[Aim of the task] Write each line out exactly, leaving none out.

[Source material]

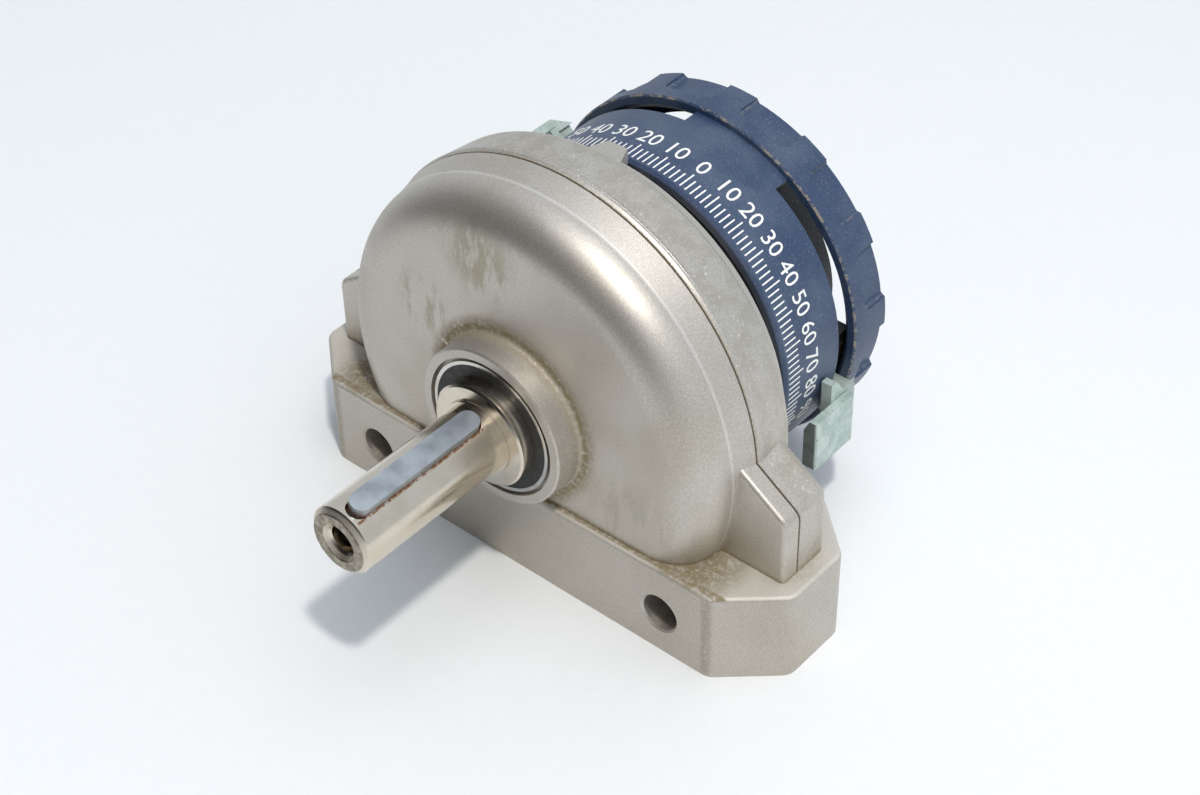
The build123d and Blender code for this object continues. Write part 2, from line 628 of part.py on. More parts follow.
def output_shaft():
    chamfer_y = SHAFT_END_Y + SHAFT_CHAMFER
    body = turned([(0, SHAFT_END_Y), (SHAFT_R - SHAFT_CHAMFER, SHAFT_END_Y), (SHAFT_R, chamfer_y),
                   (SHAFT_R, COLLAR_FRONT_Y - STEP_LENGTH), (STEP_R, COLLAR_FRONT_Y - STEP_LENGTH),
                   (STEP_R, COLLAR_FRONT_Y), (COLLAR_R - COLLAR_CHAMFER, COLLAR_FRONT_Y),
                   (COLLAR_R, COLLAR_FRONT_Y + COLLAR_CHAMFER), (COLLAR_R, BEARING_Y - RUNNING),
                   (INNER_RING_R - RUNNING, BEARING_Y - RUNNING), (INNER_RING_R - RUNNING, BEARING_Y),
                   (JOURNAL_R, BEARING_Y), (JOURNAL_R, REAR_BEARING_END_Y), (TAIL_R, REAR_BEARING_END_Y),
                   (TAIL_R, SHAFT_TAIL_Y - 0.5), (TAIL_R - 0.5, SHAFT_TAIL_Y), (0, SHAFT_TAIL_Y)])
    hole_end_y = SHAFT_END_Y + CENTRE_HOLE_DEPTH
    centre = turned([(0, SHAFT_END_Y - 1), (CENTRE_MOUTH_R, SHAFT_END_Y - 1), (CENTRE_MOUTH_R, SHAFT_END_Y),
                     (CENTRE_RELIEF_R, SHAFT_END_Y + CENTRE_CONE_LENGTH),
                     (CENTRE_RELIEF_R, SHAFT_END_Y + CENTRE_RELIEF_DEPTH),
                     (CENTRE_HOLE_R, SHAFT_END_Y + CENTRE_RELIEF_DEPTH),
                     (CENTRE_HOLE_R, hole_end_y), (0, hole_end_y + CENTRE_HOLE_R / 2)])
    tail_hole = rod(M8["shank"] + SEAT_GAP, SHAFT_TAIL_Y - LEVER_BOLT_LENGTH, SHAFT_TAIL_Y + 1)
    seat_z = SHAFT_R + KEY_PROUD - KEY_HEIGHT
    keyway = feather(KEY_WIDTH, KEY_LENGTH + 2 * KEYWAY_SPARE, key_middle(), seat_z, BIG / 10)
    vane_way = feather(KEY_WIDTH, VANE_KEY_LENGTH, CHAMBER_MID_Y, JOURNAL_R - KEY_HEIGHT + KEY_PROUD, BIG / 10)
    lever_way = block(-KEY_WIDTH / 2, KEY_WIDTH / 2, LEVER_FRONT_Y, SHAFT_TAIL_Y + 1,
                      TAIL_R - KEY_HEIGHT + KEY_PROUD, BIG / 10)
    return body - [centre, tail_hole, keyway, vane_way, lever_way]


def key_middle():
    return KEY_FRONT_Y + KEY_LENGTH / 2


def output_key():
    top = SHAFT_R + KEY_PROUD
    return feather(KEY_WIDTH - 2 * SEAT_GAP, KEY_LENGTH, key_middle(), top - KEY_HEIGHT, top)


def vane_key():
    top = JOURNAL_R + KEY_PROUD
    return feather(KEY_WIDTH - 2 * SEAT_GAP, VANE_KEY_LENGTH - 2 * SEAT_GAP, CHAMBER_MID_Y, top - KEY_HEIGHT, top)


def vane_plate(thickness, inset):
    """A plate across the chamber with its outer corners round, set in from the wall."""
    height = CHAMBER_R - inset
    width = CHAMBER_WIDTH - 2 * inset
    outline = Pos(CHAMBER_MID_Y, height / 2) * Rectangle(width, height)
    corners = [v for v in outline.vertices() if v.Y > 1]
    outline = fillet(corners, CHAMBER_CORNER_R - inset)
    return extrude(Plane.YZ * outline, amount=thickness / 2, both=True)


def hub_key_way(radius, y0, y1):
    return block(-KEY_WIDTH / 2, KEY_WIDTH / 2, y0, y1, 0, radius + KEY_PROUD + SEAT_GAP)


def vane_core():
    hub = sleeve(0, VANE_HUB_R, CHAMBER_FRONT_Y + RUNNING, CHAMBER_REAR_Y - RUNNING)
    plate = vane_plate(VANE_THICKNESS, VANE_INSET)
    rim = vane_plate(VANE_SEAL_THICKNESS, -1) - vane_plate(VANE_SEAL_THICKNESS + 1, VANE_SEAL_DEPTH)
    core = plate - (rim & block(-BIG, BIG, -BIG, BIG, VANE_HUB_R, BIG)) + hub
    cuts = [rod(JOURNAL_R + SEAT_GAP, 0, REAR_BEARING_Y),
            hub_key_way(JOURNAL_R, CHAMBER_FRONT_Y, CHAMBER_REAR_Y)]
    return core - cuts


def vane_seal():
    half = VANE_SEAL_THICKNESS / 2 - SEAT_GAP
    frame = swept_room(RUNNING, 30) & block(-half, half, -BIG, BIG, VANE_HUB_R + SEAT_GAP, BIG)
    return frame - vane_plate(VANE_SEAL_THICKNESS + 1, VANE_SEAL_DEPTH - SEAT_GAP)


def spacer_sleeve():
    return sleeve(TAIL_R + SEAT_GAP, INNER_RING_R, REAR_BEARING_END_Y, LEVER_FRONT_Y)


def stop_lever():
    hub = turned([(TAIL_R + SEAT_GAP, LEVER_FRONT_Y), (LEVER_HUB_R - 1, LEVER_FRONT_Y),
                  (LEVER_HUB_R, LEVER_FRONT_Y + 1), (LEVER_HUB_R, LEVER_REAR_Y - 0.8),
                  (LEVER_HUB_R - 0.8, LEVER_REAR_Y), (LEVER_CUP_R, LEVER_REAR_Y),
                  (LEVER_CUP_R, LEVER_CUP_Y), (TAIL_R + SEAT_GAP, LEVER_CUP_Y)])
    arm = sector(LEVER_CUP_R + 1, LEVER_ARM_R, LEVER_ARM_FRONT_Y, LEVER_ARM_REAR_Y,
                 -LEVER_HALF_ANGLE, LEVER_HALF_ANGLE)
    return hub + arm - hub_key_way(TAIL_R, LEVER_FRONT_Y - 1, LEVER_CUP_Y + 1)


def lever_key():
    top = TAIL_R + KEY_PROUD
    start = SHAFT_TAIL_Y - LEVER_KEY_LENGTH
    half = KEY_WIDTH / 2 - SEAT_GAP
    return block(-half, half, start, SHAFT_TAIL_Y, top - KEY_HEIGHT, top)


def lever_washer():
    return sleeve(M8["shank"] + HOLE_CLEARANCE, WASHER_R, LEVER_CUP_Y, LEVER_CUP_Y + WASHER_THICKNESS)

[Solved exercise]
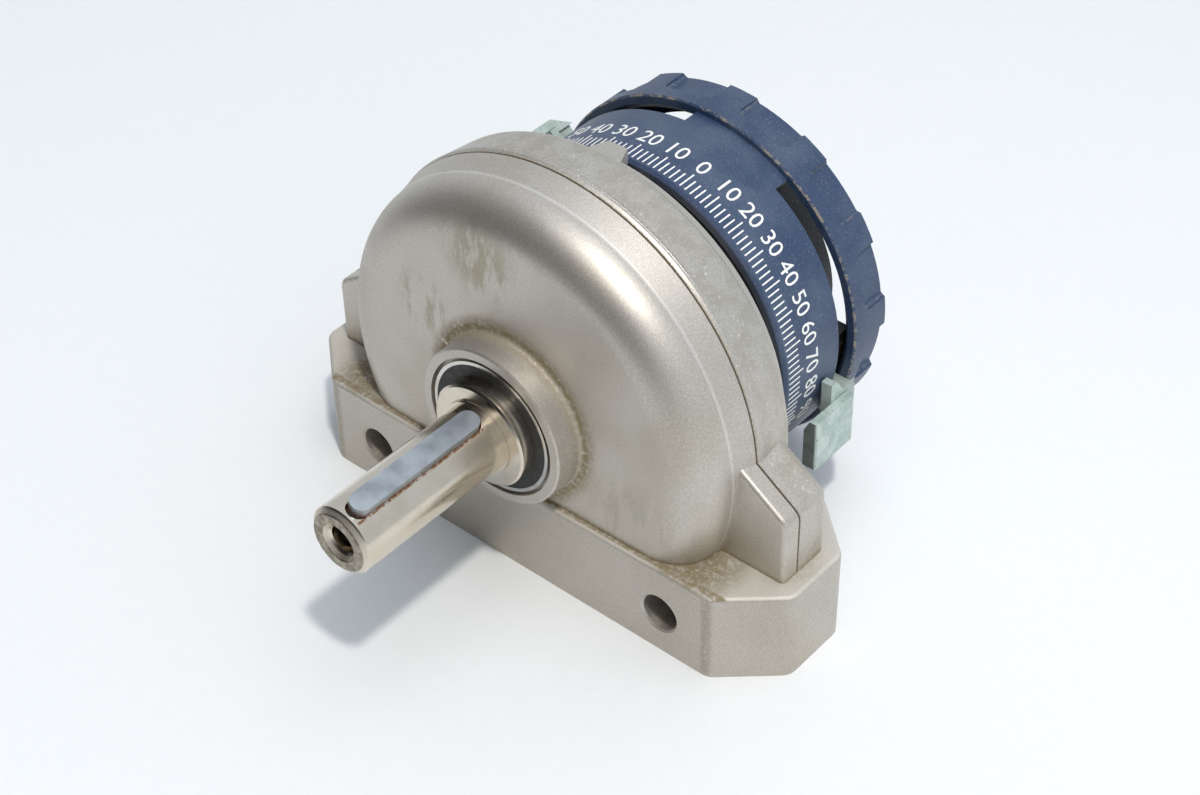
The build123d and Blender code for this object continues. Write part 2, from line 628 of part.py on. More parts follow.
def output_shaft():
    chamfer_y = SHAFT_END_Y + SHAFT_CHAMFER
    body = turned([(0, SHAFT_END_Y), (SHAFT_R - SHAFT_CHAMFER, SHAFT_END_Y), (SHAFT_R, chamfer_y),
                   (SHAFT_R, COLLAR_FRONT_Y - STEP_LENGTH), (STEP_R, COLLAR_FRONT_Y - STEP_LENGTH),
                   (STEP_R, COLLAR_FRONT_Y), (COLLAR_R - COLLAR_CHAMFER, COLLAR_FRONT_Y),
                   (COLLAR_R, COLLAR_FRONT_Y + COLLAR_CHAMFER), (COLLAR_R, BEARING_Y - RUNNING),
                   (INNER_RING_R - RUNNING, BEARING_Y - RUNNING), (INNER_RING_R - RUNNING, BEARING_Y),
                   (JOURNAL_R, BEARING_Y), (JOURNAL_R, REAR_BEARING_END_Y), (TAIL_R, REAR_BEARING_END_Y),
                   (TAIL_R, SHAFT_TAIL_Y - 0.5), (TAIL_R - 0.5, SHAFT_TAIL_Y), (0, SHAFT_TAIL_Y)])
    hole_end_y = SHAFT_END_Y + CENTRE_HOLE_DEPTH
    centre = turned([(0, SHAFT_END_Y - 1), (CENTRE_MOUTH_R, SHAFT_END_Y - 1), (CENTRE_MOUTH_R, SHAFT_END_Y),
                     (CENTRE_RELIEF_R, SHAFT_END_Y + CENTRE_CONE_LENGTH),
                     (CENTRE_RELIEF_R, SHAFT_END_Y + CENTRE_RELIEF_DEPTH),
                     (CENTRE_HOLE_R, SHAFT_END_Y + CENTRE_RELIEF_DEPTH),
                     (CENTRE_HOLE_R, hole_end_y), (0, hole_end_y + CENTRE_HOLE_R / 2)])
    tail_hole = rod(M8["shank"] + SEAT_GAP, SHAFT_TAIL_Y - LEVER_BOLT_LENGTH, SHAFT_TAIL_Y + 1)
    seat_z = SHAFT_R + KEY_PROUD - KEY_HEIGHT
    keyway = feather(KEY_WIDTH, KEY_LENGTH + 2 * KEYWAY_SPARE, key_middle(), seat_z, BIG / 10)
    vane_way = feather(KEY_WIDTH, VANE_KEY_LENGTH, CHAMBER_MID_Y, JOURNAL_R - KEY_HEIGHT + KEY_PROUD, BIG / 10)
    lever_way = block(-KEY_WIDTH / 2, KEY_WIDTH / 2, LEVER_FRONT_Y, SHAFT_TAIL_Y + 1,
                      TAIL_R - KEY_HEIGHT + KEY_PROUD, BIG / 10)
    return body - [centre, tail_hole, keyway, vane_way, lever_way]


def key_middle():
    return KEY_FRONT_Y + KEY_LENGTH / 2


def output_key():
    top = SHAFT_R + KEY_PROUD
    return feather(KEY_WIDTH - 2 * SEAT_GAP, KEY_LENGTH, key_middle(), top - KEY_HEIGHT, top)


def vane_key():
    top = JOURNAL_R + KEY_PROUD
    return feather(KEY_WIDTH - 2 * SEAT_GAP, VANE_KEY_LENGTH - 2 * SEAT_GAP, CHAMBER_MID_Y, top - KEY_HEIGHT, top)


def vane_plate(thickness, inset):
    """A plate across the chamber with its outer corners round, set in from the wall."""
    height = CHAMBER_R - inset
    width = CHAMBER_WIDTH - 2 * inset
    outline = Pos(CHAMBER_MID_Y, height / 2) * Rectangle(width, height)
    corners = [v for v in outline.vertices() if v.Y > 1]
    outline = fillet(corners, CHAMBER_CORNER_R - inset)
    return extrude(Plane.YZ * outline, amount=thickness / 2, both=True)


def hub_key_way(radius, y0, y1):
    return block(-KEY_WIDTH / 2, KEY_WIDTH / 2, y0, y1, 0, radius + KEY_PROUD + SEAT_GAP)


def vane_core():
    hub = sleeve(0, VANE_HUB_R, CHAMBER_FRONT_Y + RUNNING, CHAMBER_REAR_Y - RUNNING)
    plate = vane_plate(VANE_THICKNESS, VANE_INSET)
    rim = vane_plate(VANE_SEAL_THICKNESS, -1) - vane_plate(VANE_SEAL_THICKNESS + 1, VANE_SEAL_DEPTH)
    core = plate - (rim & block(-BIG, BIG, -BIG, BIG, VANE_HUB_R, BIG)) + hub
    cuts = [rod(JOURNAL_R + SEAT_GAP, 0, REAR_BEARING_Y),
            hub_key_way(JOURNAL_R, CHAMBER_FRONT_Y, CHAMBER_REAR_Y)]
    return core - cuts


def vane_seal():
    half = VANE_SEAL_THICKNESS / 2 - SEAT_GAP
    frame = swept_room(RUNNING, 30) & block(-half, half, -BIG, BIG, VANE_HUB_R + SEAT_GAP, BIG)
    return frame - vane_plate(VANE_SEAL_THICKNESS + 1, VANE_SEAL_DEPTH - SEAT_GAP)


def spacer_sleeve():
    return sleeve(TAIL_R + SEAT_GAP, INNER_RING_R, REAR_BEARING_END_Y, LEVER_FRONT_Y)


def stop_lever():
    hub = turned([(TAIL_R + SEAT_GAP, LEVER_FRONT_Y), (LEVER_HUB_R - 1, LEVER_FRONT_Y),
                  (LEVER_HUB_R, LEVER_FRONT_Y + 1), (LEVER_HUB_R, LEVER_REAR_Y - 0.8),
                  (LEVER_HUB_R - 0.8, LEVER_REAR_Y), (LEVER_CUP_R, LEVER_REAR_Y),
                  (LEVER_CUP_R, LEVER_CUP_Y), (TAIL_R + SEAT_GAP, LEVER_CUP_Y)])
    arm = sector(LEVER_CUP_R + 1, LEVER_ARM_R, LEVER_ARM_FRONT_Y, LEVER_ARM_REAR_Y,
                 -LEVER_HALF_ANGLE, LEVER_HALF_ANGLE)
    return hub + arm - hub_key_way(TAIL_R, LEVER_FRONT_Y - 1, LEVER_CUP_Y + 1)


def lever_key():
    top = TAIL_R + KEY_PROUD
    start = SHAFT_TAIL_Y - LEVER_KEY_LENGTH
    half = KEY_WIDTH / 2 - SEAT_GAP
    return block(-half, half, start, SHAFT_TAIL_Y, top - KEY_HEIGHT, top)


def lever_washer():
    return sleeve(M8["shank"] + HOLE_CLEARANCE, WASHER_R, LEVER_CUP_Y, LEVER_CUP_Y + WASHER_THICKNESS)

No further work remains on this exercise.